India's legislative approach towards gender-neutral laws has been slow and inconsistent, despite recommendations made by various committees and commissions. The 172nd Law Commission Report, the Criminal Laws (Amendment) Bill, 2012, and the Justice Verma Committee Report all proposed gender-neutral laws, but their implementation has been limited. The Criminal Law (Amendment) Ordinance, 2013 was a significant step towards gender-neutral laws, but it was repealed by the Criminal Law (Amendment) Act, 2013 which reinstated gender-specific laws.
Gender-neutral laws are essential for the protection of all individuals, regardless of their gender. The need for such laws arises from the fact that existing laws are often biased towards one gender or the other. For instance, laws related to rape and sexual assaults in India are gender-specific and protect only women. This leaves men and transgender individuals vulnerable to sexual violence without any legal recourse.

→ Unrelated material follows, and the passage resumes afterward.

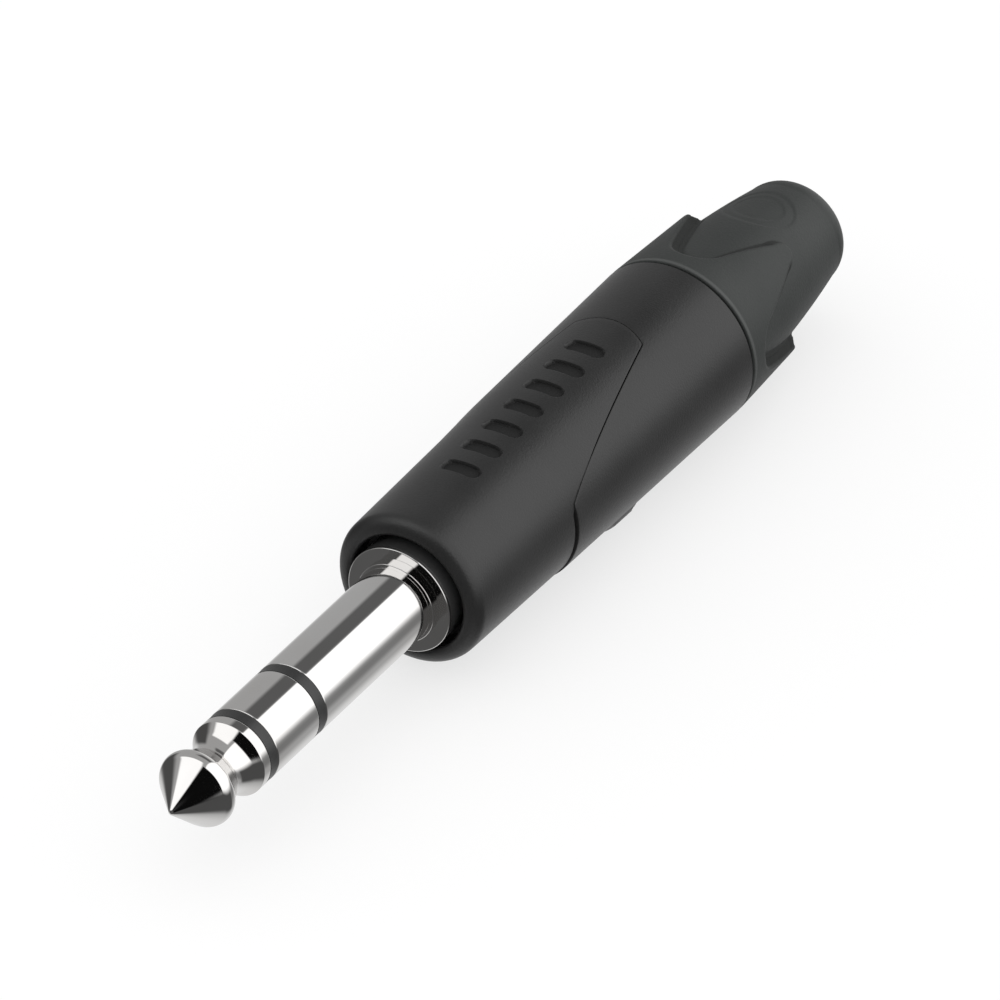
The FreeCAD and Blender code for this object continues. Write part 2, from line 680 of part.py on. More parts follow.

The implementation of gender-neutral laws is crucial for ensuring equal protection under the law for all individuals. The legislature needs to take action towards enacting such laws to address the gaps in existing laws and ensure that all individuals are protected. Furthermore, the implementation of gender-neutral laws will also contribute to changing societal attitudes towards gender roles and stereotypes.
In conclusion, while there have been recommendations for gender-neutral laws in India, their implementation has been limited. The need for such laws is crucial for ensuring equal protection under the law for all individuals. It is important for the legislature to take action towards enacting gender-neutral laws to address the gaps in existing laws and ensure that all individuals are protected.